At this point our theory concerning D-waves is that impulse waves sub-divide into five's and corrective waves into one or more waves. Without a definitive number of D-waves in a correction we may want to supplement what we mean by a correction in terms of other tools. One example is to use TDST support and resistance levels. With regard to the quarterly chart, if we were only expecting a correction (pullback or consolidation) from the year 2000 high, then the TDST support level (733.54 at the time) would be expected to hold. Indeed it did, as the accompanying chart shows.
Next time I want to investigate the decline (Quarterly D.4) from the 2000 high on the monthly chart.
To Be Continued ....
SPX Daily Chart - 15 August 2011
On Monday the cash SP500 continued its rally from the deeply oversold condition it found itself in at the August 9th low. This low was in conjunction with a TD Buy Setup. My take continues to be that this rally will end at/near a fibonacci/moving average/TD Trend Factor target and will be followed by a retest of the low.

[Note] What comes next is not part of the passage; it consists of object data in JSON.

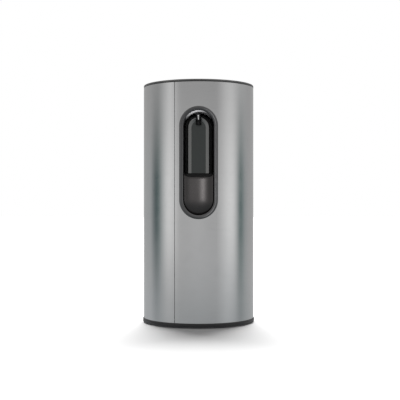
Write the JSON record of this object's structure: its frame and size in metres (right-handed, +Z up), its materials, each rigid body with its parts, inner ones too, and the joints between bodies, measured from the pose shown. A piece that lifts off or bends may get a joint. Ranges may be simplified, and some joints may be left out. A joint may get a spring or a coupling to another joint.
{
  "type": "countertop water dispenser",
  "caption": "Upright brushed-steel drum water dispenser with a hinged front door, a recessed round-ended dispensing niche, a drip cup, a fill lid and its working internals.",
  "frame": {"origin": "centre of the drum's axis on the table, under the rubber feet", "axes": "+Z up along the drum's axis, front towards -Y, +X to the right seen from the front"},
  "size_m": [0.2232, 0.2232, 0.4728],
  "materials": {
    "base_tray": "satin dark trim",
    "base_plate": "zinc-plated sheet",
    "rubber_feet": "matt",
    "housing_screws": "pan-head machine screws",
    "rear_shell": "brushed stainless sheet",
    "corner_posts": "square posts",
    "shelf": "zinc-plated sheet",
    "top_plate": "zinc-plated sheet",
    "top_cap": "fine satin texture",
    "jamb_strip": "matt sealing strip",
    "magnet_catches": "housed magnets",
    "hinge_leaves_fixed": "formed steel",
    "hinge_pins": "ground pins",
    "rear_panel": "satin",
    "fill_funnel": "smooth",
    "water_tank": "clear moulded plastic",
    "tank_lid": "smooth",
    "float_stem": "smooth",
    "filter_head": "smooth",
    "pump_motor": "drawn can",
    "pump_head": "moulded",
    "chiller_can": "drawn stainless",
    "chiller_jacket": "closed-cell foam",
    "cold_block": "machined",
    "peltier_module": "ceramic plates",
    "heat_sink": "extruded",
    "fan_frame": "moulded",
    "power_supply": "perforated case",
    "control_board": "solder-masked board",
    "board_parts": "components",
    "board_bracket": "zinc-plated sheet",
    "power_inlet": "moulded",
    "inlet_pins": "plated blades",
    "switch_frame": "moulded",
    "water_hoses": "flexible hose",
    "door_skin": "brushed stainless sheet",
    "door_ribs": "zinc-plated sheet",
    "door_edges": "zinc-plated sheet",
    "strike_plates": "plain steel",
    "hinge_leaves_door": "formed steel",
    "niche_bezel": "satin",
    "niche_retainer": "moulded",
    "niche_liner": "smooth",
    "liner_screws": "pan-head",
    "nozzle": "smooth",
    "nozzle_insert": "polished",
    "door_hose": "flexible hose",
    "paddle_pin": "ground pin",
    "paddle_spring": "spring wire",
    "trigger_switch": "moulded",
    "paddle": "smooth",
    "trigger_plunger": "smooth",
    "drip_cup": "satin",
    "drip_grid": "stamped",
    "fill_lid": "fine satin texture",
    "tank_float": "smooth",
    "filter_cartridge": "smooth",
    "pump_impeller": "smooth",
    "fan_rotor": "moulded",
    "switch_rocker": "moulded"
  },
  "bodies": {
    "cabinet": {"base_tray": "base_tray", "base_plate": "base_plate", "rubber_feet": "rubber_feet", "housing_screws": "housing_screws", "rear_shell": "rear_shell", "corner_posts": "corner_posts", "shelf": "shelf", "top_plate": "top_plate", "top_cap": "top_cap", "jamb_strip": "jamb_strip", "magnet_catches": "magnet_catches", "hinge_leaves_fixed": "hinge_leaves_fixed", "hinge_pins": "hinge_pins", "rear_panel": "rear_panel", "fill_funnel": "fill_funnel", "water_tank": "water_tank", "tank_lid": "tank_lid", "float_stem": "float_stem", "filter_head": "filter_head", "pump_motor": "pump_motor", "pump_head": "pump_head", "chiller_can": "chiller_can", "chiller_jacket": "chiller_jacket", "cold_block": "cold_block", "peltier_module": "peltier_module", "heat_sink": "heat_sink", "fan_frame": "fan_frame", "power_supply": "power_supply", "control_board": "control_board", "board_parts": "board_parts", "board_bracket": "board_bracket", "power_inlet": "power_inlet", "inlet_pins": "inlet_pins", "switch_frame": "switch_frame", "water_hoses": "water_hoses"},
    "door": {"door_skin": "door_skin", "door_ribs": "door_ribs", "door_edges": "door_edges", "strike_plates": "strike_plates", "hinge_leaves_door": "hinge_leaves_door", "niche_bezel": "niche_bezel", "niche_retainer": "niche_retainer", "niche_liner": "niche_liner", "liner_screws": "liner_screws", "nozzle": "nozzle", "nozzle_insert": "nozzle_insert", "door_hose": "door_hose", "paddle_pin": "paddle_pin", "paddle_spring": "paddle_spring", "trigger_switch": "trigger_switch"},
    "paddle": {"paddle": "paddle"},
    "plunger": {"trigger_plunger": "trigger_plunger"},
    "drip_cup": {"drip_cup": "drip_cup", "drip_grid": "drip_grid"},
    "fill_lid": {"fill_lid": "fill_lid"},
    "tank_float": {"tank_float": "tank_float"},
    "filter": {"filter_cartridge": "filter_cartridge"},
    "pump_rotor": {"pump_impeller": "pump_impeller"},
    "fan_rotor": {"fan_rotor": "fan_rotor"},
    "power_switch": {"switch_rocker": "switch_rocker"}
  },
  "joints": [
    {"name": "door_hinge", "type": "hinge", "parent": "cabinet", "child": "door", "pos_m": [0.10013, 0.05324, 0.2], "axis": [0, 0, 1], "range_deg": [0, 100], "deforming": ["door_hose"]},
    {"name": "paddle_hinge", "type": "hinge", "parent": "door", "child": "paddle", "pos_m": [0, -0.05, 0.39], "axis": [1, 0, 0], "range_deg": [0, 3], "stiffness_Nm_per_rad": 1.2, "springref_deg": -2.86, "deforming": ["paddle_spring"]},
    {"name": "plunger_slide", "type": "slide", "parent": "door", "child": "plunger", "axis": [0, 1, 0], "range_m": [0, 0.0028]},
    {"name": "cup_slide", "type": "slide", "parent": "door", "child": "drip_cup", "axis": [0, -1, 0], "range_m": [0, 0.05]},
    {"name": "lid_hinge", "type": "hinge", "parent": "cabinet", "child": "fill_lid", "pos_m": [0, 0.06, 0.47], "axis": [-1, 0, 0], "range_deg": [0, 95]},
    {"name": "float_slide", "type": "slide", "parent": "cabinet", "child": "tank_float", "axis": [0, 0, 1], "range_m": [0, 0.165]},
    {"name": "filter_twist", "type": "hinge", "parent": "cabinet", "child": "filter", "pos_m": [0.046, -0.044, 0.1], "axis": [0, 0, 1], "range_deg": [0, 90]},
    {"name": "pump_spin", "type": "hinge", "parent": "cabinet", "child": "pump_rotor", "pos_m": [-0.036, -0.052, 0.07], "axis": [0, 0, 1], "continuous": true},
    {"name": "fan_spin", "type": "hinge", "parent": "cabinet", "child": "fan_rotor", "pos_m": [0, 0.0934, 0.105], "axis": [0, 1, 0], "continuous": true},
    {"name": "power_rocker", "type": "hinge", "parent": "cabinet", "child": "power_switch", "pos_m": [0.022, 0.099, 0.038], "axis": [-1, 0, 0], "range_deg": [0, 14]}
  ],
  "couplings": [
    {"joint": "plunger_slide", "follows": "paddle_hinge", "m_per_rad": 0.0495}
  ]
}
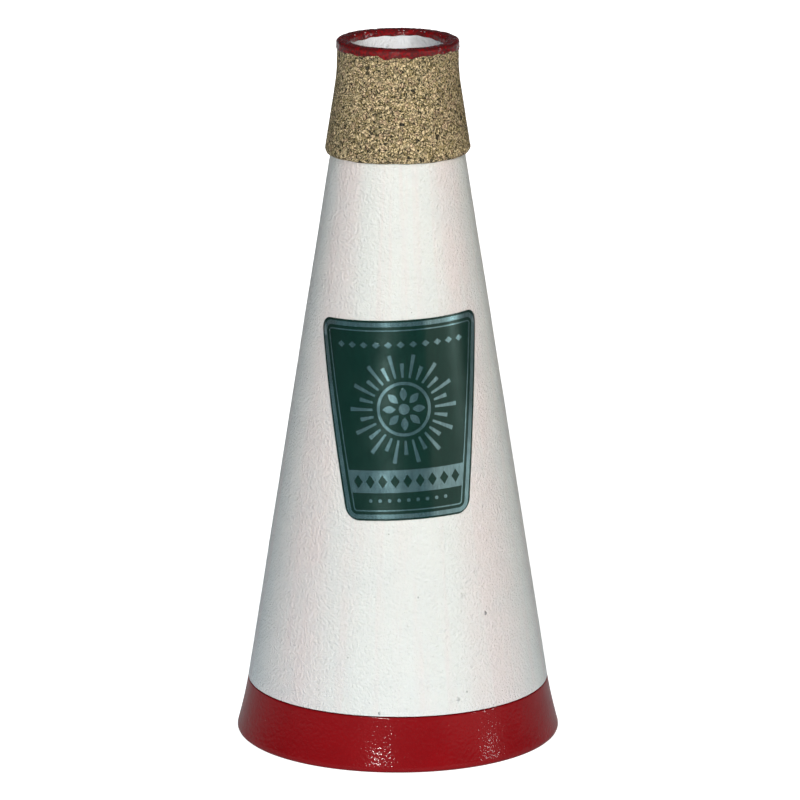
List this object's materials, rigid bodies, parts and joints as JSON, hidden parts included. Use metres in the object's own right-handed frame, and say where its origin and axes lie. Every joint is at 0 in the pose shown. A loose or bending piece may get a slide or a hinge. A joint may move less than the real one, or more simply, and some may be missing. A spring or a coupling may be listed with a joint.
{
  "type": "trumpet wah-wah mute",
  "caption": "Conical fibreboard trumpet mute with a full cork collar at its open narrow end, a red end ring and a sliding stem with a cup in its recessed wide end.",
  "frame": {"origin": "centre of the wide end's rest plane, on the mute's axis", "axes": "+Z along the mute's axis, from the wide end to the narrow end; -Y is the side with the label"},
  "size_m": [0.0758, 0.0758, 0.165],
  "materials": {
    "white_fibre": "satin white paint over rolled fibreboard",
    "lining": "matt mineral-filled lining",
    "cork": "filed granulated cork",
    "label_foil": "dark green print on silver foil",
    "red_lacquer": "gloss red lacquer over fibre",
    "red_board": "semi-gloss red lacquer over pressed board",
    "aluminium": "spun and polished",
    "washer_fibre": "bare grey fibre"
  },
  "bodies": {
    "mute": {"fibre_cone": "white_fibre", "inner_lining": "lining", "cork_collar": "cork", "label_plate": "label_foil", "end_ring": "red_lacquer", "end_dish": "red_board", "sleeve": "aluminium", "sleeve_washer": "washer_fibre", "sleeve_cork": "cork"},
    "stem": {"stem_tube": "aluminium", "stem_cup": "aluminium"}
  },
  "joints": [
    {"name": "stem_slide", "type": "slide", "parent": "mute", "child": "stem", "axis": [0, 0, -1], "range_m": [0, 0.083]}
  ]
}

Our initial target zone in the 1180 area was reached but only managed to cause a hesitation in price before we rallied through it yesterday. However, this break-out was not confirmed (although qualified) and could be a signal that the next target could prove fatal to the bull case. That next 'target' was the 1215 area yesterday since the short (red) moving average was sinking towards the fibonacci level there. For today that moving average will be even lower, about where we closed yesterday. Therefore the bulls will have a large test today right from the open. In conjunction with this is the test of the risk level associated with the sell setup on the hourly chart. We finally broke above that level (1204.08) in a qualified manner at the close yesterday. However, an open this morning below that value will be non confirmation and may spell trouble. On the other hand, if the bulls can 'pass' this test the door is open to 1245.
Bottom Line: I still believe that we will need to retest demand (the low) again before we can get a sustainable bullish rally. The current demand line (dashed green line) reflects the "retest level" well. For now however, we need to watch how price reacts at the short moving average and hourly sell setup risk level this morning. Failure would be a clear indication that the oversold bounce may be completing. The allocation mix meter remains at +25%.
Note: I will not be able to post August 18-26.
Monday, 15 August 2011
SPX Weekly Chart - 12 Aug 2011
Although we finished well off the lows it was another downtrending week in the cash SP500 market as we confirmed the the break of TDST support (horizontal dashed green line) at 1219.50. This strong market decline has been the Z-pulse of the price pulse model. Recall that the Z-pulse often contains the sharpest declines as the Delta-pulse often contains the largest rallies.
Simply put, the market is now in a bear market on this time frame. Note that the low last week came right at the 38.2% retracement level of the 2009-2011 rally. Of interest now are the technical indicators. Compared to the RSI (top pane), the Composite Index (second pane) and Derivative Oscillator (third pane) are threatening to make bullish divergence. Threatening is the key word. These divergences are not yet in place.
Bottom Line: At this point there is no reason to rush into any new judgments abut the medium term outlook. The allocation meter is at +25%.
Note: I will not be posting 18-26 August.